“Be the change you want to see in others.”
I have often used this Gandhi quote in presentations as it has a powerful message behind it. I have also tried to behave in accordance with the sentiments of the quote. But lately I’ve found myself lagging in this department and sitting back expecting others to change or at the very least, realize they should.
It all came to a head last week as I headed to town to complete some errands. It was a foul weather day with winds and a lot of rain and I decided to break from the driving around to grab a cup of coffee. As I awaited the steaming brew that would bring some brief respite from the cold I saw an older gentleman in a wheelchair, who was struggling to get his rain gear on over his body and the chair. Those immediately near him ignored his repeated efforts and grunts and, I must confess, I did as well, as I made my way to a table. He continued to struggle and I kicked myself for not responding sooner. I approached him and asked if he could use some assistance. He smiled and said yes and then explained what I could do to help. It took less than thirty seconds and he zipped out into the rain while I returned to my seat with many sets of eyes on me.

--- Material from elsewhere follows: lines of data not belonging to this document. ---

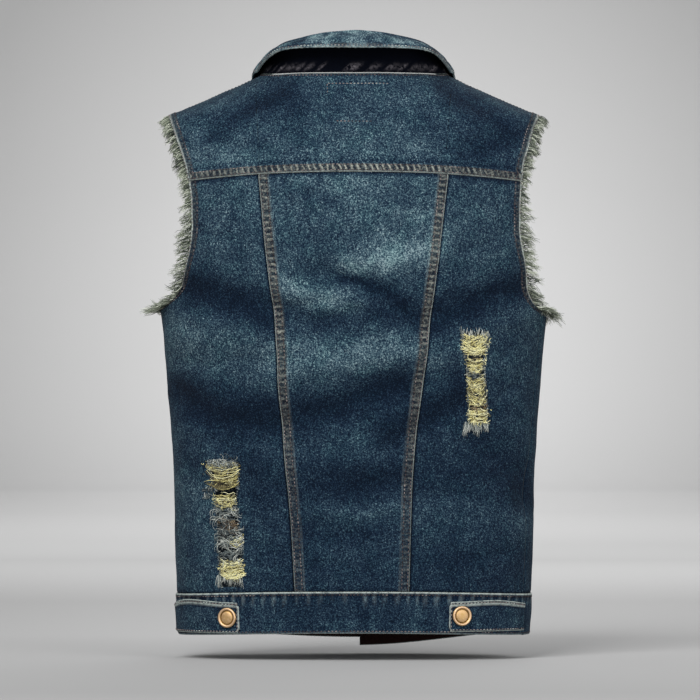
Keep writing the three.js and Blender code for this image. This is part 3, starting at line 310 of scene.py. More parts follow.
# What is left in them: kind of yarn, left x, right x, top z, bottom z, number of yarns and how pale they are.
RIP_YARNS = {
    "left": [
        ("weft", -163, -126, -431, -457, 64, -0.2),
        ("fluff", -163, -127, -428, -458, 210, -0.2),
        ("tuft", -166, -156, -455, -469, 40, 0.05),
        ("weft", -154, -130, -465, -478, 30, 0.05),
        ("fluff", -153, -130, -465, -479, 80, 0.0),
        ("tuft", -157, -124, -478, -493, 110, 0.08),
        ("brown", -152, -127, -491, -503, 50, 0.0),
        ("tuft", -152, -122, -502, -520, 130, 0.1),
        ("weft", -136, -122, -510, -521, 20, 0.0),
        ("tuft", -149, -122, -525, -538, 80, 0.0),
        ("weft", -147, -121, -537, -556, 46, 0.3),
        ("fluff", -147, -122, -536, -557, 190, 0.3),
        ("warp", -150, -122, -552, -569, 90, 0.1),
        ("warp", -162, -127, -433, -423, 60, 0.1),
        ("tuft", -160, -128, -425, -437, 110, 0.1),
    ],
    "right": [
        ("warp", 117, 148, -291, -279, 90, 0.1),
        ("weft", 118, 146, -290, -310, 46, 0.28),
        ("fluff", 118, 146, -289, -311, 210, 0.3),
        ("weft", 123, 142, -315, -330, 22, 0.15),
        ("fluff", 123, 142, -314, -331, 130, 0.15),
        ("tuft", 122, 143, -329, -337, 40, 0.0),
        ("weft", 124, 144, -336, -366, 40, 0.15),
        ("fluff", 124, 144, -337, -366, 240, 0.18),
        ("brown", 127, 147, -363, -374, 24, 0.0),
        ("weft", 126, 148, -372, -385, 30, 0.28),
        ("fluff", 125, 148, -371, -386, 150, 0.28),
        ("warp", 120, 148, -384, -402, 110, 0.12),
    ],
}

# The collar, from centre back (0) to its front end (1). The first row, past centre back, keeps it level.
COLLAR_COLUMNS = ("along", "roll_in", "roll_up", "edge_across", "edge_out", "edge_up")
COLLAR = np.array([
    [-0.2, 5, 37, -12, 18, 25],
    [0, 3, 45.5, 0, 28, 27],
    [0.2, 5, 37, 12, 18, 25],
    [0.35, 12, 26, 6, 8, 9],
    [0.45, 14, 21, 6, 0, -3],
    [0.6, 9, 19, 18, 8, -21],
    [0.8, 5, 18, 22, 14, -42],
    [1, 3, 16, 46, 14, -48],
])
COLLAR_SIDE = 0.45
COLLAR_ROLL = 7
COLLAR_CLEARANCE = 5
COLLAR_GAP = {"back": 0.5, "front": 1.6}
COLLAR_FRONT_GAP = 3
NECK_BACK_DEPTH = 73
NECK_FRONT_DEPTH = 88

TABS = {
    "left": {"end_x": -125.5, "top_z": -583.2, "bottom_z": -616.5, "crown": 3.9, "button": (-137, -599.2)},
    "right": {"end_x": 104, "top_z": -582, "bottom_z": -614.5, "crown": 2, "button": (116.8, -597)},
}
FRONT_BUTTON_Z = (-92, -190, -288, -386, -484, -600)

# How far each row of sewing lies from the edge of its piece, first the outer row.
SEWN_YOKE = (2.0, 8.2)
SEWN_PRINCESS = (2.0, 8.4)
SEWN_ARMHOLE = (1.7, 8.6)
SEWN_SHOULDER = 3.4
SEWN_FRONT = 3.0
SEWN_BAND_TOP = 3.6
SEWN_BAND_FOOT = 2.6
SEWN_EDGE = 2.2

# Loose yarns: the width of a lock, the stations round an armhole and the points along a yarn.
FRINGE_LOCK = 3.8
WARP_LOCK = 3.4
ARMHOLE_STATIONS = 900
FRINGE_POINTS = 6
RIP_POINTS = 7
EDGE_FRAY_COUNT = 260


# Numbers

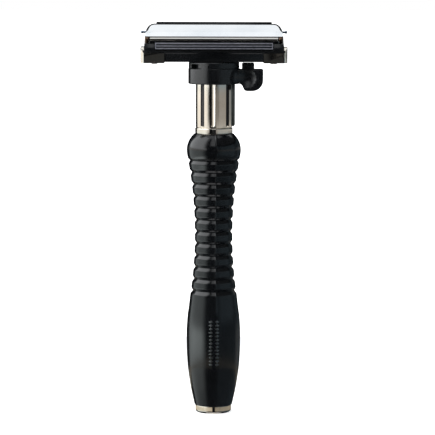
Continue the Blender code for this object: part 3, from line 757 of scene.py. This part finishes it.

I resumed my list of tasks but could not get my mind off of what had just occurred and why I had initially chosen to ignore a fellow human being who needed minimal assistance. I pride myself on being a connector and genuinely enjoy meeting people. I didn’t need convenient excuses; I needed to get back to what I believe in. As I was pondering the recent events while walking through a busy mall, I saw a woman struggling with numerous boxes, headed for the exit. She managed to get the door open and headed to her vehicle, which was parked next to mine. I saw her try to balance the load while getting her car trunk open and asked if I could help. She smiled and said thanks, but she was fine. She followed up with letting me know that the boxes were empty and how much she appreciated that chivalry was not dead. I wished her a good afternoon and continued on my way with a renewed sense about the importance of reaching out.
I share these two situations not to highlight my good deeds (in fact, I have gotten away from doing these simple things) but as a reminder to myself of the importance of modelling the behavior. I received three great gifts that day – two wonderful smiles of appreciation, and one excellent lesson about the power of one. I didn’t want to focus on what others were or were not doing, I just wanted to do. In the doing, I found the being. And that’s the greatest gift we can share.